Editors’ note: “Alliances” is a series written about the relationships that hospitalists have with members of the clinical care team, from the team members’ points of view. It’s our hope that each installment of “Alliances” will provide valuable, revealing feedback that hospitalists can use to continually improve their intrateam relationships and, ultimately, patient care.
Nancy Perovic, RN, BSN, quality improvement and innovations coordinator with the hospitalist program at the University of Chicago Medical Center, says this quote from In Our Hands: How Hospital Leaders Can Build a Thriving Workforce is a statement she refers to often in her work and teaching: “Mutual respect between nurses and physicians for each other’s knowledge and competence, coupled with a mutual concern that quality patient care will be provided, are key organizational elements of work environments that attract and retain nurses.”1
In hospitals around the United States, in efforts to improve patient safety and in other initiatives including nurse recruitment and retention, one consistent element is optimizing communication among providers.2-4 Barbara Blakeney, MS, RN, president of the American Nurses Association, interviewed for the publication Web Morbidity and Mortality by its editor, hospitalist Robert Wachter, MD, says that when nurses are not properly supported in the work environment by other staff, and when there are not enough nurses, “it becomes a catch-22—the fewer nurses you have, the more difficult is the working environment, which leads to fewer nurses.”5
Blakeney recommends mutual training for physicians and nurses to improve patient care and safety focus on a number of key areas:
- Understanding and appreciating each other’s skill sets and knowledge base;
- Properly handing off patients and information; and
- Nurturing “a culture in which safety is considered a problem-solving situation and not a punishment situation.”6
“Nurses comprise the surveillance system in hospitals for errors and adverse occurrences,” emphasizes Blakeney, and “the effectiveness of nurse surveillance is influenced by factors that include the quality of the work environment.”5
As essential members of hospital teams, hospitalists play a big role in nurses’ work environments, and mutual support between hospitalists and nurses affects patient care and outcomes, and physician and nurse job satisfaction.6,7 In general, nurses give hospitalists high marks for communication, nurse support, and teamwork.
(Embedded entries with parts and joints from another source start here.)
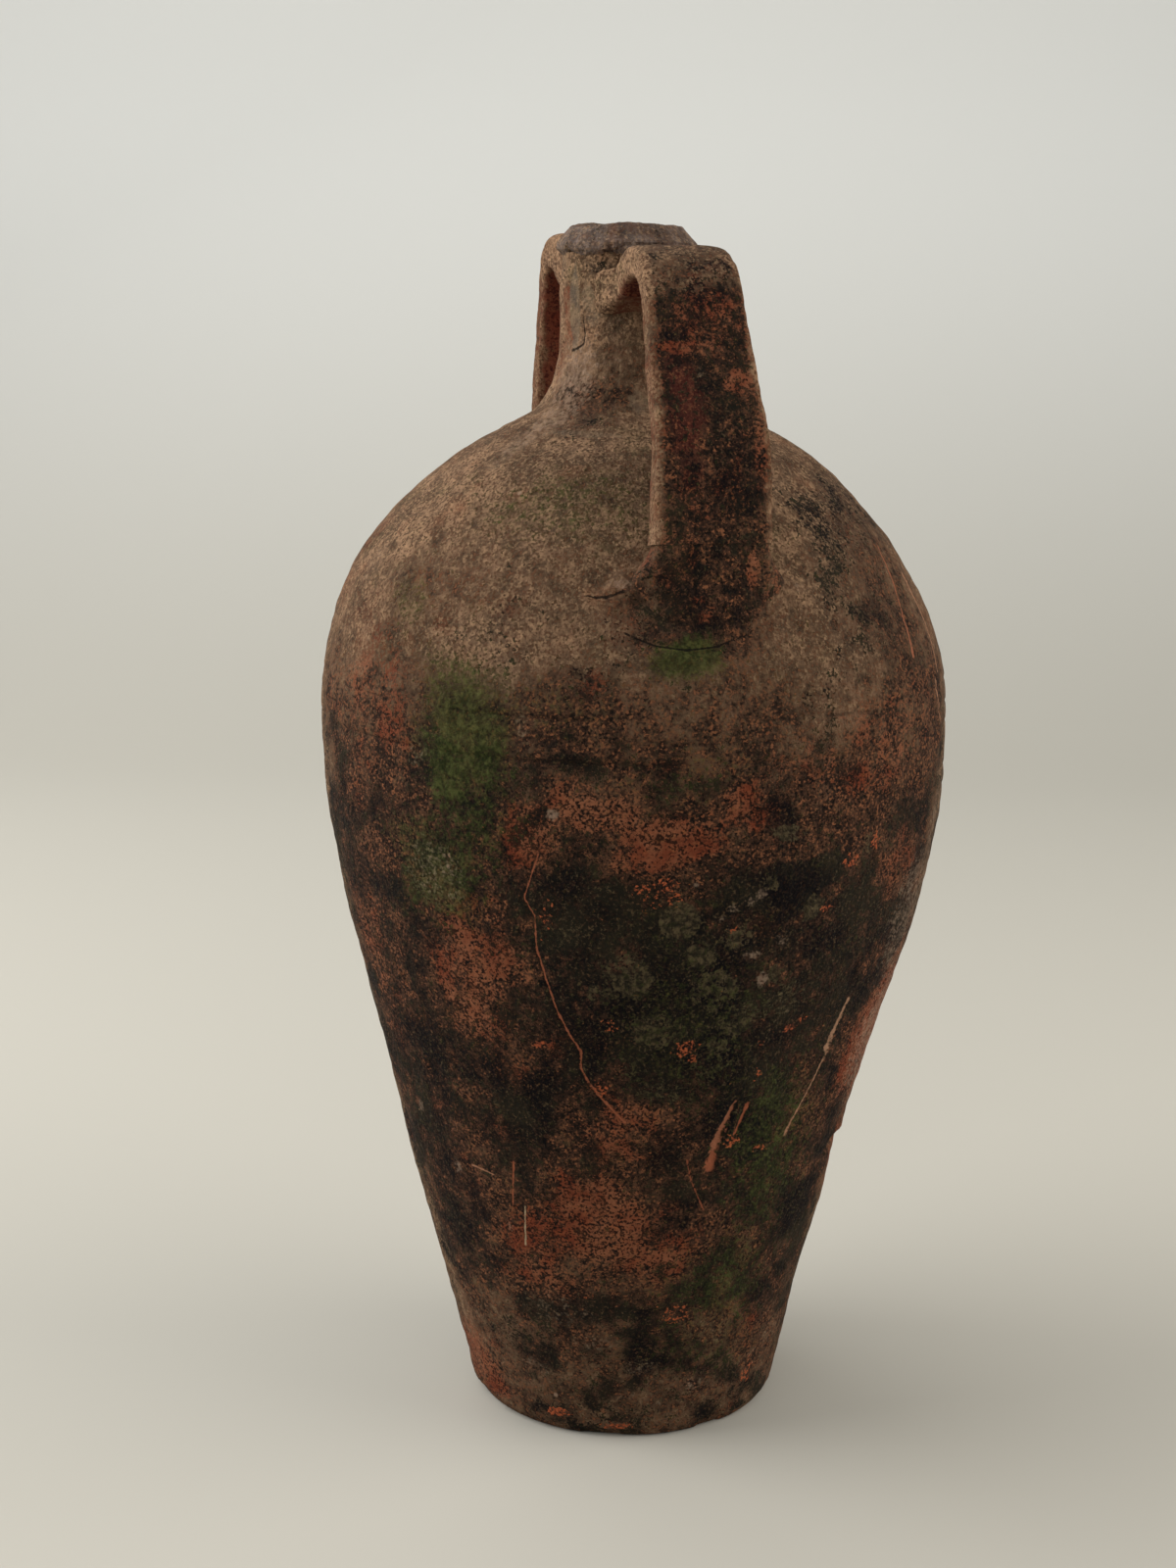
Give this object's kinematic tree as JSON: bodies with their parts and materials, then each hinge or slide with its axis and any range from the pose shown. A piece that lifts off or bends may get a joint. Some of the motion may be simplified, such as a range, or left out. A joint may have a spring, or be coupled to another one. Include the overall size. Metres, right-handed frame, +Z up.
{
  "type": "olive jar",
  "caption": "Tall two-handled earthenware olive jar with a narrow collared mouth, a broad shoulder and a tapering body on a flat foot.",
  "frame": {"origin": "middle of the foot, on the surface that the jar stands on", "axes": "+Z up along the jar's axis, X through the two handles with the lower one on +X"},
  "size_m": [0.324, 0.324, 0.62],
  "materials": {
    "lower_body": "unglazed earthenware, orange-red clay under dark soot and lichen",
    "middle_body": "unglazed earthenware, dark soot, lichen and moss over orange-red clay",
    "upper_body": "unglazed earthenware, dusty brown and sandy",
    "neck": "unglazed earthenware, tan with grey drips of slip",
    "rim_collar": "unglazed earthenware, grey-brown and worn smooth",
    "handle_strap": "unglazed earthenware, sooty with orange wear",
    "luting_clay": "unglazed earthenware, smeared on by hand"
  },
  "bodies": {
    "root": {"foot_section": "lower_body", "middle_section": "middle_body", "shoulder_section": "upper_body", "neck": "neck", "rim_collar": "rim_collar", "handle_right": "handle_strap", "handle_left": "handle_strap", "shoulder_pad_right": "luting_clay", "shoulder_pad_left": "luting_clay", "neck_pad_right": "luting_clay", "neck_pad_left": "luting_clay"}
  },
  "joints": []
}
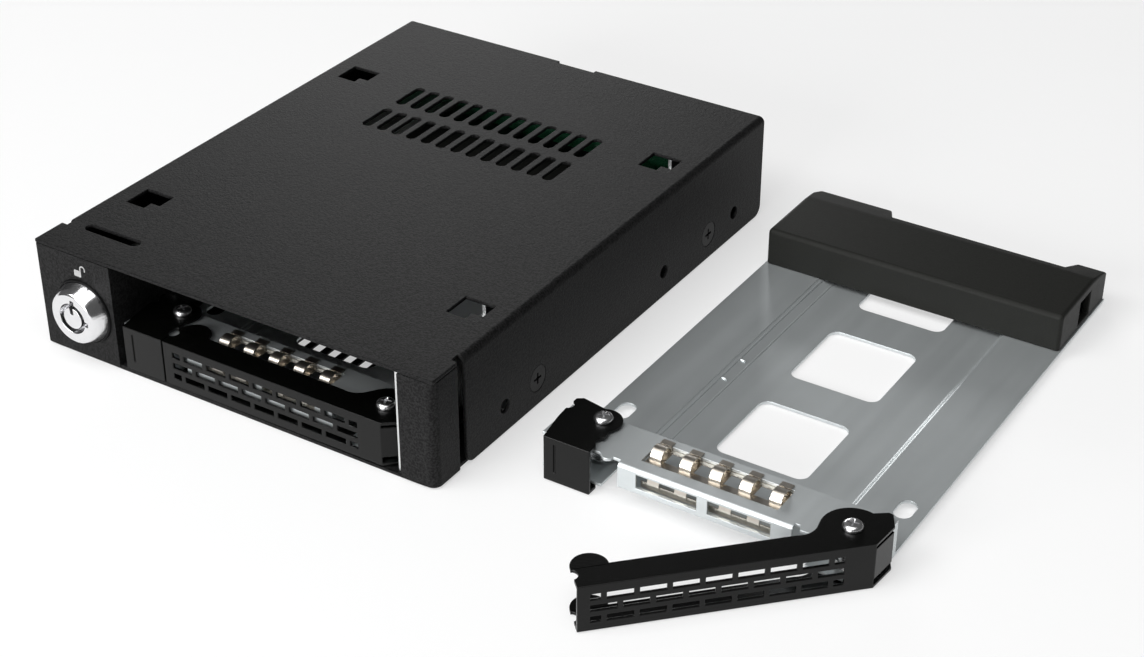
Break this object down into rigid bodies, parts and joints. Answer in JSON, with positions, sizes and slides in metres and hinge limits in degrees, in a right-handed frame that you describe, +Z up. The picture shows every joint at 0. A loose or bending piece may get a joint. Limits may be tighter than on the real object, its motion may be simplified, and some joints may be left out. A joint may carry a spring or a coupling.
{
  "type": "hot swap drive cage",
  "caption": "Slim two-bay cage for a 3.5-inch bay with key lock, one small-drive tray home and the other lying beside it with its lever open.",
  "frame": {"origin": "centre of the cage's bottom face", "axes": "+X across the front to the right, +Y from front to rear, +Z up"},
  "size_m": [0.1868, 0.1574, 0.0254],
  "materials": {
    "black_powder_coat": "fine textured powder coat",
    "satin_black_paint": "satin paint",
    "zinc_plate": "bright zinc plating",
    "bare_steel": "galvanised sheet",
    "nickel_strip": "nickel-plated spring sheet",
    "bright_screws": "polished nickel",
    "lock_chrome": "polished chrome",
    "black_oxide": "black oxide",
    "circuit_board": "solder mask",
    "connector_plastic": "moulded nylon",
    "black_plastic": "fine-textured moulding"
  },
  "bodies": {
    "chassis": {"top_cover": "black_powder_coat", "base_chassis": "black_powder_coat", "right_guide_rail": "zinc_plate", "left_guide_rail": "zinc_plate", "lock_housing": "lock_chrome", "lock_collar": "black_oxide", "lock_nut": "zinc_plate", "backplane_board": "circuit_board", "drive_socket_lower": "connector_plastic", "drive_socket_upper": "connector_plastic", "data_port_1": "connector_plastic", "data_port_2": "connector_plastic", "power_port": "connector_plastic", "backplane_screws": "bright_screws", "cover_screws": "black_oxide"},
    "lock_plug": {"lock_core": "lock_chrome", "lock_cam": "zinc_plate", "cam_screw": "zinc_plate"},
    "lower_tray": {"lower_tray_pan": "bare_steel", "lower_pivot_posts": "bright_screws", "lower_pivot_screws": "bright_screws", "lower_contact_strip": "nickel_strip", "lower_rear_cap": "black_plastic", "lower_lever_spring": "bright_screws", "lower_latch_spring": "bright_screws"},
    "lower_lever": {"lower_lever": "satin_black_paint"},
    "lower_latch": {"lower_latch": "satin_black_paint"},
    "spare_tray": {"spare_tray_pan": "bare_steel", "spare_pivot_posts": "bright_screws", "spare_pivot_screws": "bright_screws", "spare_contact_strip": "nickel_strip", "spare_rear_cap": "black_plastic", "spare_lever_spring": "bright_screws", "spare_latch_spring": "bright_screws"},
    "spare_lever": {"spare_lever": "satin_black_paint"},
    "spare_latch": {"spare_latch": "satin_black_paint"}
  },
  "joints": [
    {"name": "lower_tray_slide", "type": "slide", "parent": "chassis", "child": "lower_tray", "axis": [0, -1, 0], "range_m": [0, 0.135]},
    {"name": "lower_lever_pivot", "type": "hinge", "parent": "lower_tray", "child": "lower_lever", "pos_m": [0.0351, -0.0606, 0.0011], "axis": [0, 0, 1], "range_deg": [0, 50]},
    {"name": "lower_latch_pivot", "type": "hinge", "parent": "lower_tray", "child": "lower_latch", "pos_m": [-0.0216, -0.0553, 0.0011], "axis": [0, 0, -1], "range_deg": [0, 7], "stiffness_Nm_per_rad": 0.004, "springref_deg": -11.46},
    {"name": "spare_tray_lift", "type": "slide", "parent": "chassis", "child": "spare_tray", "axis": [0, 0, 1], "range_m": [0, 0.05]},
    {"name": "spare_lever_pivot", "type": "hinge", "parent": "spare_tray", "child": "spare_lever", "pos_m": [0.12955, -0.0458, 0], "axis": [0, 0, 1], "range_deg": [-45.4, 4.6]},
    {"name": "spare_latch_pivot", "type": "hinge", "parent": "spare_tray", "child": "spare_latch", "pos_m": [0.07285, -0.0405, 0], "axis": [0, 0, -1], "range_deg": [0, 7], "stiffness_Nm_per_rad": 0.004, "springref_deg": -11.46},
    {"name": "lock_turn", "type": "hinge", "parent": "chassis", "child": "lock_plug", "pos_m": [-0.039, -0.0662, 0.0115], "axis": [0, 1, 0], "range_deg": [0, 90]}
  ]
}
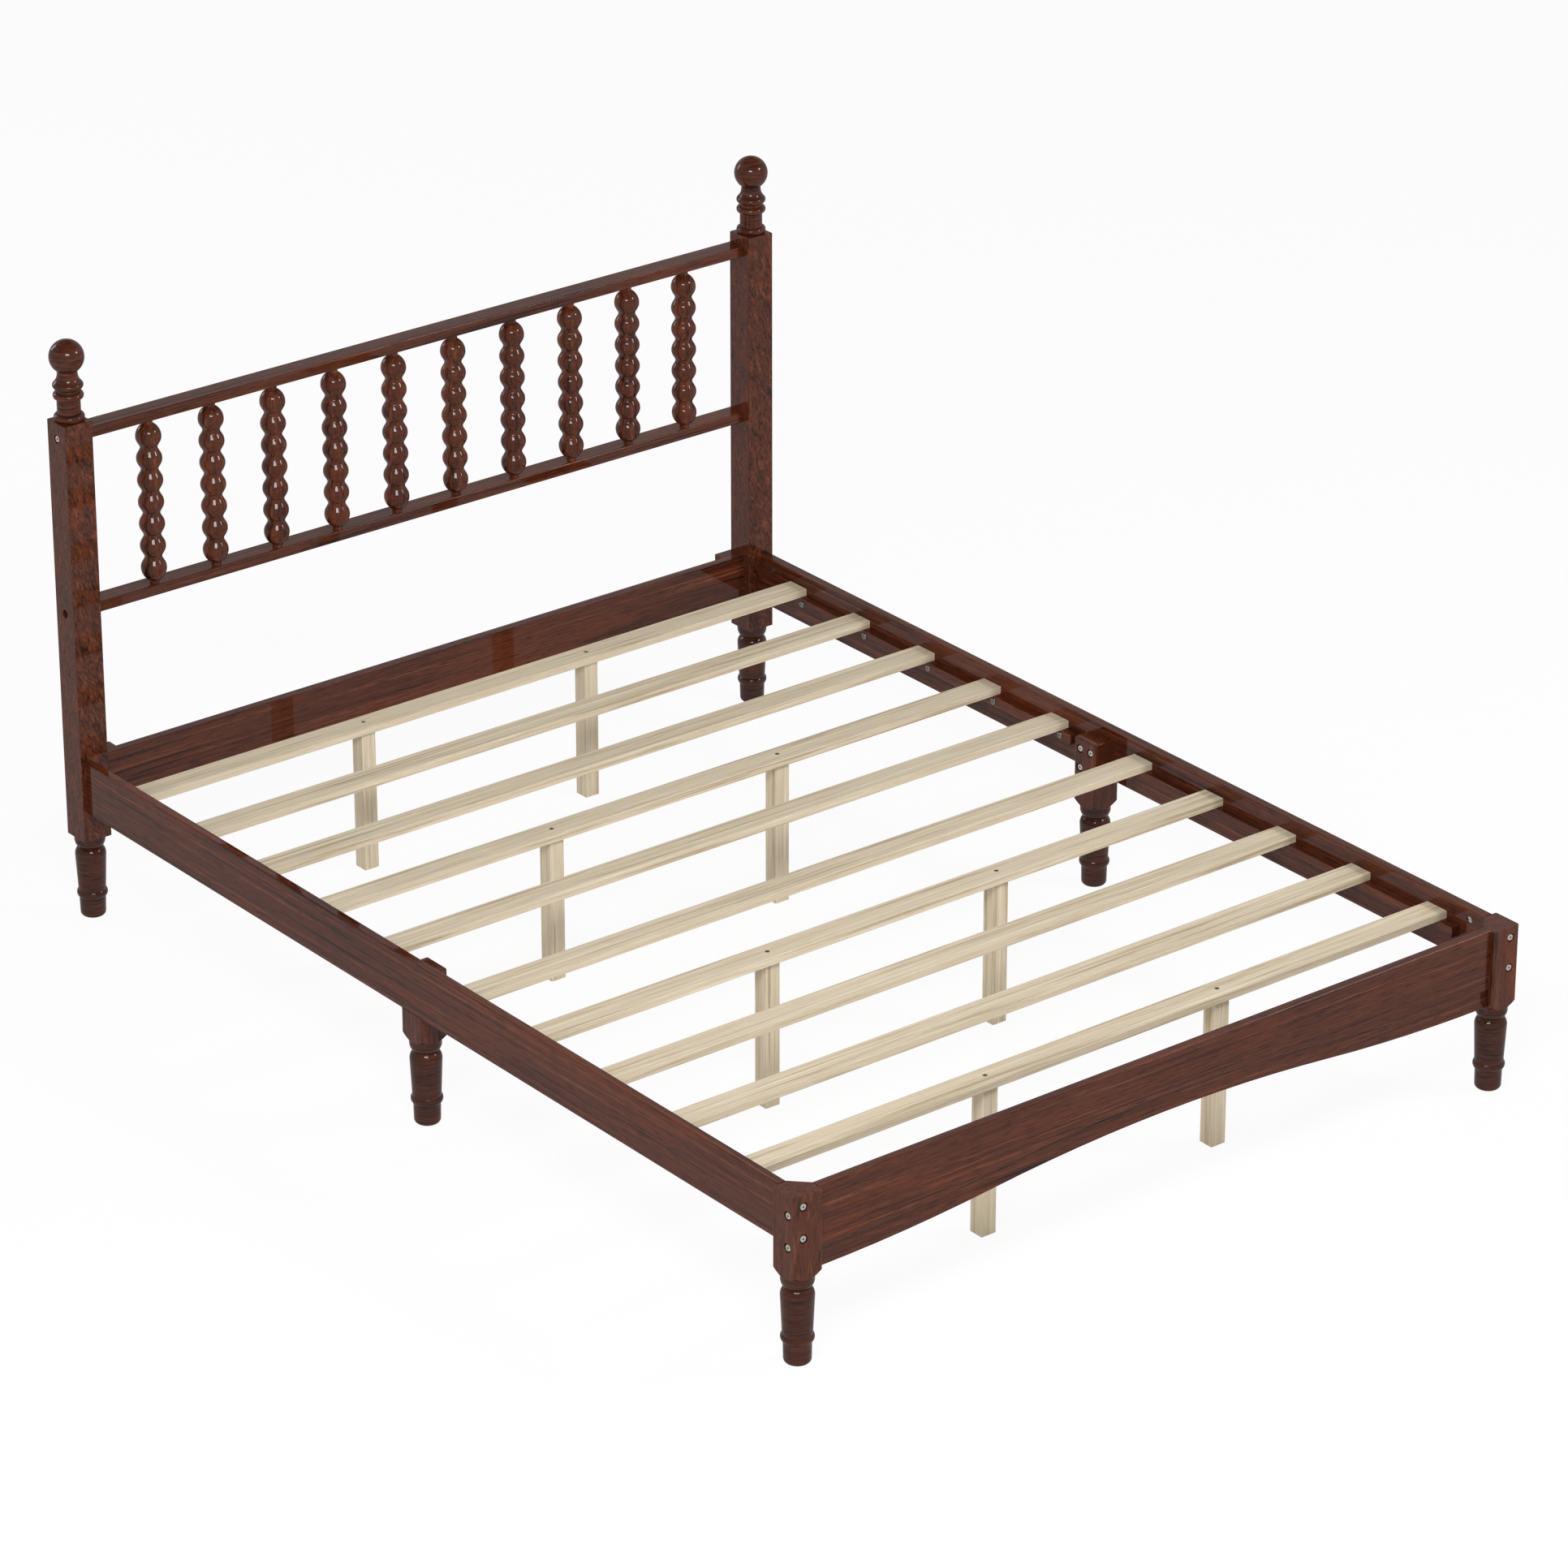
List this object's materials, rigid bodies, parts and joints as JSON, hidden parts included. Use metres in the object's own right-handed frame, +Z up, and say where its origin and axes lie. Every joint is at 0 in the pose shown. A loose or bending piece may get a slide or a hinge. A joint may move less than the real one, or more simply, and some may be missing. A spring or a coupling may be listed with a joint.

“From a communication perspective, working with hospitalists makes patient care a lot safer because you don’t have to think of everything that you need to tell attending physicians when they are making their daily rounds,” says Scarlett Blue, RNC, MSN, administrative director, Hospitalist Services for FirstHealth of the Carolinas, Pinehurst, N.C. “With hospitalists you know you can do real-time communication, real-time information. That’s not saying you can’t do that with other physicians who are not in the hospital, but it certainly does make it a lot easier when they’re right here.”
Make Contact
One way that hospitalists support their nurse colleagues is by their ready availability to answer questions about patient care. Julie Koppel, RN, BSN, patient care manager on the General Medicine floor at the University of California at San Francisco Medical Center, has worked exclusively with the hospitalist model in her five years of nursing. She is complimentary about hospitalists’ communication skills and refers to them as “the constant and familiar face.” Koppel relates an instance where the attending hospitalist was already off service and yet she still paged him. “He got back to me promptly and still addressed the issues even though he wasn’t on service anymore and it was about something that had happened a month ago. I still feel hospitalists are available when they’re not even here.”